YOUR OBJECTIVE:
Reproduce the lines from the one bearing "button_length = 4.5" through the one bearing "record = json.load(file)", inclusive. Copy them exactly; include no other line.

[Begin MATERIAL]

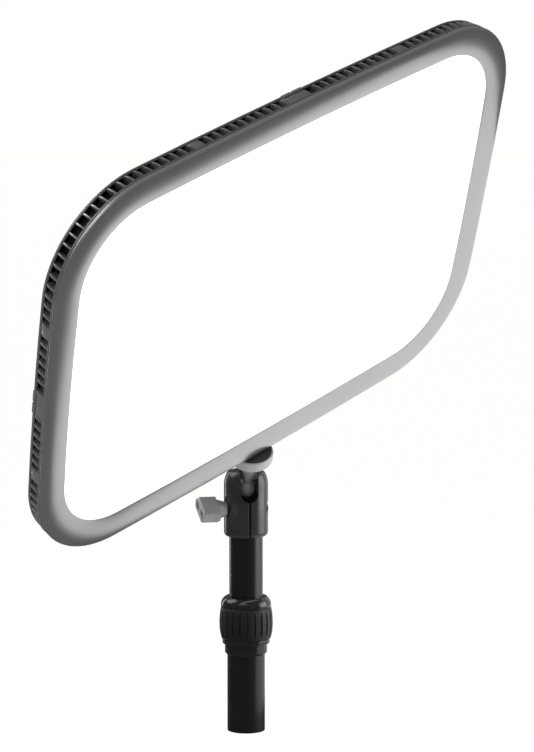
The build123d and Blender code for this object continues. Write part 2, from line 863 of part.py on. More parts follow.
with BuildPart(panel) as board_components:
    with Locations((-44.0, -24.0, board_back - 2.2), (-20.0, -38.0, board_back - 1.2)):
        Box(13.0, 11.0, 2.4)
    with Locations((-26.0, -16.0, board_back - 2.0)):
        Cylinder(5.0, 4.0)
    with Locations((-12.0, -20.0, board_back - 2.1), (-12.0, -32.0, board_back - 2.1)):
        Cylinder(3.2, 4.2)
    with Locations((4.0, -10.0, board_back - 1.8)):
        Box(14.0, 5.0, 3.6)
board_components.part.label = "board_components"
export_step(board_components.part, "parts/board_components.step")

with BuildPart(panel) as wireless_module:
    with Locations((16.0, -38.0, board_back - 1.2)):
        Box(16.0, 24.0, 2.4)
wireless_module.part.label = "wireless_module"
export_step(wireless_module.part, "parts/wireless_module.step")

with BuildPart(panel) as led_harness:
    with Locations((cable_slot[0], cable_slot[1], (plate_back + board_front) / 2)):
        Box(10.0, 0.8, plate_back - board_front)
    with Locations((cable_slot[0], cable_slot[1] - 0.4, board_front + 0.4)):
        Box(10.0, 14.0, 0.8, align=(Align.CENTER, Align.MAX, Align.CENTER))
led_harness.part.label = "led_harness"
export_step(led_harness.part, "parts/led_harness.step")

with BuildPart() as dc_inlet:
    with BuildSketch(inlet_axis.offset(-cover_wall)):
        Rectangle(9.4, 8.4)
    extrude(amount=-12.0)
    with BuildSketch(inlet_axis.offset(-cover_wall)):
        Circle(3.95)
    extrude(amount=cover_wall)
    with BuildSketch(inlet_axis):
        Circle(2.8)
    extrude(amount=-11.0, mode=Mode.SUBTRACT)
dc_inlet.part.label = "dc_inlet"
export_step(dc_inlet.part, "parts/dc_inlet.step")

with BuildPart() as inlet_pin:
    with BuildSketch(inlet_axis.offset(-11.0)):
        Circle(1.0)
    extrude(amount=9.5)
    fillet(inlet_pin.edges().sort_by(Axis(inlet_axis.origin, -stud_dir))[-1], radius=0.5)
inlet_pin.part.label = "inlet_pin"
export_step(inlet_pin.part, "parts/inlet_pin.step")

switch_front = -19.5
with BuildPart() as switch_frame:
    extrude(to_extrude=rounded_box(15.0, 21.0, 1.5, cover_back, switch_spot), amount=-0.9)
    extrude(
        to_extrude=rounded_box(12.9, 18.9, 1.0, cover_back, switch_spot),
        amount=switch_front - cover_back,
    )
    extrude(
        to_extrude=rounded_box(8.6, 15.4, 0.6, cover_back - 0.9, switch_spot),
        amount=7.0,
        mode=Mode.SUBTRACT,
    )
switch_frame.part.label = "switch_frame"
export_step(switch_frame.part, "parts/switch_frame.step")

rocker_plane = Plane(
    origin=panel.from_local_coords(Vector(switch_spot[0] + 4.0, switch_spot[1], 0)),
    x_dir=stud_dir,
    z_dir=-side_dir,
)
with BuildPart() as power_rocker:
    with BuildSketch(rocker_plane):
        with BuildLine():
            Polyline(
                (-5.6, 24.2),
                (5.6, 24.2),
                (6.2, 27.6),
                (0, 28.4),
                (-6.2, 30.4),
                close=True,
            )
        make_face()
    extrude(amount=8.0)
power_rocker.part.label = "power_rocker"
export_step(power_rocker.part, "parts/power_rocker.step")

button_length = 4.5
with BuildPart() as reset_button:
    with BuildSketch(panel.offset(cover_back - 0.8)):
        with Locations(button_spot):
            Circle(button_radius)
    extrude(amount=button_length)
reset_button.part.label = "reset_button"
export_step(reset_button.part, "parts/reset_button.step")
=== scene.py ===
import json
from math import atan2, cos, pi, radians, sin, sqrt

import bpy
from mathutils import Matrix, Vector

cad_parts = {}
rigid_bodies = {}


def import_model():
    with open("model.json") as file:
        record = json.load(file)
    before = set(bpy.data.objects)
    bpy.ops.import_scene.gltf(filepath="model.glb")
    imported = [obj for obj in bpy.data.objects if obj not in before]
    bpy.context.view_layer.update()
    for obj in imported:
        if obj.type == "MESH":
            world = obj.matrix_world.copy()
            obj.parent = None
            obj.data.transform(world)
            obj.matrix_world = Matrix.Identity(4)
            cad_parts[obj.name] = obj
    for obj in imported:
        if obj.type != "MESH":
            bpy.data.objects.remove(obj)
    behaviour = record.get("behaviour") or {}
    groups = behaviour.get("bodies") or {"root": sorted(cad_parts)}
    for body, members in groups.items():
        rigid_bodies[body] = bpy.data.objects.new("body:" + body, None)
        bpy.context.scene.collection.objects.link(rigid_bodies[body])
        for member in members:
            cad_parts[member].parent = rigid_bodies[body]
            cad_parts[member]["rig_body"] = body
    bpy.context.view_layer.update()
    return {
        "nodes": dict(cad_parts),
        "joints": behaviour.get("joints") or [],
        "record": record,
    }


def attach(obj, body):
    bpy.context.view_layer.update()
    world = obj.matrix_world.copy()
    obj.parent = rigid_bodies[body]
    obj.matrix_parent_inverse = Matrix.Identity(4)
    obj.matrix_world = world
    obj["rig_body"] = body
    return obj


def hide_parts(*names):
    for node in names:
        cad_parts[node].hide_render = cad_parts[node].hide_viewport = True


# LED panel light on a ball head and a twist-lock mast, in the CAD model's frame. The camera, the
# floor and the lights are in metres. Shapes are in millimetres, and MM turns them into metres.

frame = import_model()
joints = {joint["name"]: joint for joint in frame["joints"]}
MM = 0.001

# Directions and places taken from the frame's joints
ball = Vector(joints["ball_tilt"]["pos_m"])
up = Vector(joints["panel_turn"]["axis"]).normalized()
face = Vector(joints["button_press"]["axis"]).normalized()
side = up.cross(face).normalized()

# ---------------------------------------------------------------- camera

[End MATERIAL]

WRITTEN RESPONSE:
button_length = 4.5
with BuildPart() as reset_button:
    with BuildSketch(panel.offset(cover_back - 0.8)):
        with Locations(button_spot):
            Circle(button_radius)
    extrude(amount=button_length)
reset_button.part.label = "reset_button"
export_step(reset_button.part, "parts/reset_button.step")
=== scene.py ===
import json
from math import atan2, cos, pi, radians, sin, sqrt

import bpy
from mathutils import Matrix, Vector

cad_parts = {}
rigid_bodies = {}


def import_model():
    with open("model.json") as file:
        record = json.load(file)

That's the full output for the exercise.